Early in the 20th century, Daniel’s son, Howard, a mechanical engineering graduate from University of California, Berkeley, became Marmon’s chief engineer at age 23. Older brother Walter, also an engineer, managed the business.

Although flour machinery was profitable, it didn’t excite Howard. He was intrigued by the emerging automobile, so in a corner of the factory he built his first car in 1902. His ingenuity was already apparent in the air-cooled V-twin engine’s full pressure lubrication and overhead valves.

Howard’s second car in 1903 had an air-cooled V-4. At the request of friends he built six more, and Marmon was in the automobile business. Production increased to 25 in 1905, and Howard began experimenting with different engine configurations.
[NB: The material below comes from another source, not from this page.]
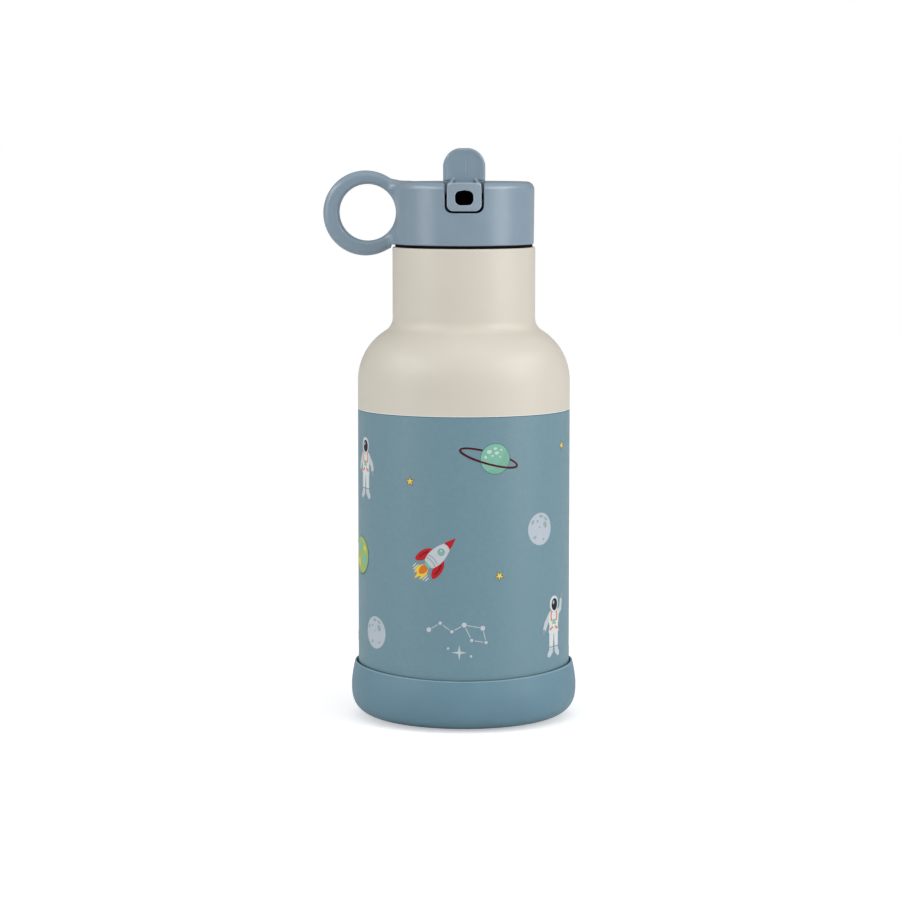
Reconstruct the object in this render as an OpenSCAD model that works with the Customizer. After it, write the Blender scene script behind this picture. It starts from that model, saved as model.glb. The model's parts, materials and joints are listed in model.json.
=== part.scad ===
// Insulated steel straw bottle for children: a double-wall vacuum flask with a silicone boot, and a
// screw lid with a carry loop and a flip-up spout. Millimetres, +Z up. The origin is the centre of
// the boot's underside, the drinking side faces -Y and the carry loop stands out towards -X.

/* [Bottle] */
// Outside diameter of the bottle's body
body_d = 70; // [69.6:0.1:70.4]
// Height of the printed film's upper edge
film_top = 102.7; // [90:0.1:106]
// Height where the shoulder starts to curve in
shoulder_z = 111.8; // [110:0.1:112]
// Radius of the shoulder's outward curve
shoulder_r = 19.2; // [18.8:0.1:19.6]
// Radius of the hollow where the shoulder meets the neck
neck_hollow_r = 5; // [4.5:0.1:5.5]
// Outside diameter of the neck
neck_d = 47; // [46.8:0.1:47.2]
// Height of the neck's rim
rim_z = 155.7; // [155:0.1:156]
// Thickness of each steel wall
steel = 0.5; // [0.4:0.1:0.6]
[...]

After trying vee-type sixes and eights he settled on conventional water cooled, inline designs. Several new Marmons were introduced, including the 1909 Model 32, which also came in a racing version called the Marmon Wasp for its long yellow pointed tail.

The Wasp established Marmon’s reputation for durability and speed and brought priceless publicity by winning the first Indianapolis 500 in 1911 driven by company engineer Ray Harroun. The ingenious Harroun dispensed with the usual riding mechanic and monitored activities behind him with a mirror mounted on the cowl, said to be the first use of a rear-view mirror.

The Model 32 was good enough to remain in production for many years. In 1916, Marmon introduced the Model 34, an evolution of the Model 32 with an overhead valve in-line six. More advanced thinking was evident in its almost entirely aluminum engine.

The Model 34 also had an aluminum body, hood and radiator, and although it was large with a 3531 mm (139 in.) wheelbase in the touring model, it weighed just 1,633 kg (3,600 lb).

In 1916, Howard Marmon sent a team of drivers in Marmon 34s across the U.S. in pursuit of the trans-continental record. They completed it in less than six days, beating the legendary Cannon Ball Baker’s Cadillac time by 41 hours. The Model 34 remained in production until 1924 and its derivative Models 74 and 75 until 1928.

By 1924, Marmon sales and finances were flagging until new money came from George Williams, former president of Wire Wheel Corp. of America. To stimulate interest, Marmon began selling closed cars at prices close to open ones and sales rose from some 2,600 in 1924 to almost 4,500 in both 1925 and 1926.

Williams was convinced they needed a lower-priced car, so in 1927, Marmon introduced the Little Eight. It lasted only one year. This was followed by the Roosevelt in 1929, named for former U.S. president Theodore Roosevelt. It was the first straight-eight available at less than $1,000, and pushed sales to more than 15,000 in 1928 and some 22,000 in 1929.

This encouraged Marmon to adopt straight-eights exclusively. It had seemed like the right decision at the time, but the onset of the Depression sent Marmon and others into serious sales declines. The Roosevelt lasted only a couple of years.

While Williams’s less-expensive models had kept Marmon going, Howard Marmon had a grander vision, the Marmon Sixteen. It appeared in 1931, and although not the first V-16 — Cadillac’s arrived in 1930 — the Marmon engine was more powerful and striking in appearance.

The V-16 would have been the pride of any engineer, proved by winning the Society of Automotive Engineers’ annual design award. The 8.0 litre (491 cu in.), overhead valve, aluminum engine’s 200 horsepower was second only to Duesenberg’s 265.

Because many parts including cylinder block, heads, oil pan and valve covers were aluminum, the V-16 engine weighed only 422 kg (930 lb), a remarkable power-to-weight ratio. Narrow 45-degree cylinder banks let it fit under the slim hoods of the day.

It had wet, pressed-in steel cylinder sleeves and fork-and-blade connecting rods rather than the now universal side-by-side type.

Although it was magnificently engineered, the Marmon Sixteen arrived just as the Depression was sapping the automobile economy and dramatically shrinking the market for $5,000-plus cars. Marmon Motor Car Co. went into receivership in 1933 after building fewer than 400 of the glorious Sixteens.

Although Marmon was out of the car business, the name lived until 1963 in Marmon-Herrington buses, four-wheel-drive commercial vehicles and four-wheel-drive conversion kits for trucks.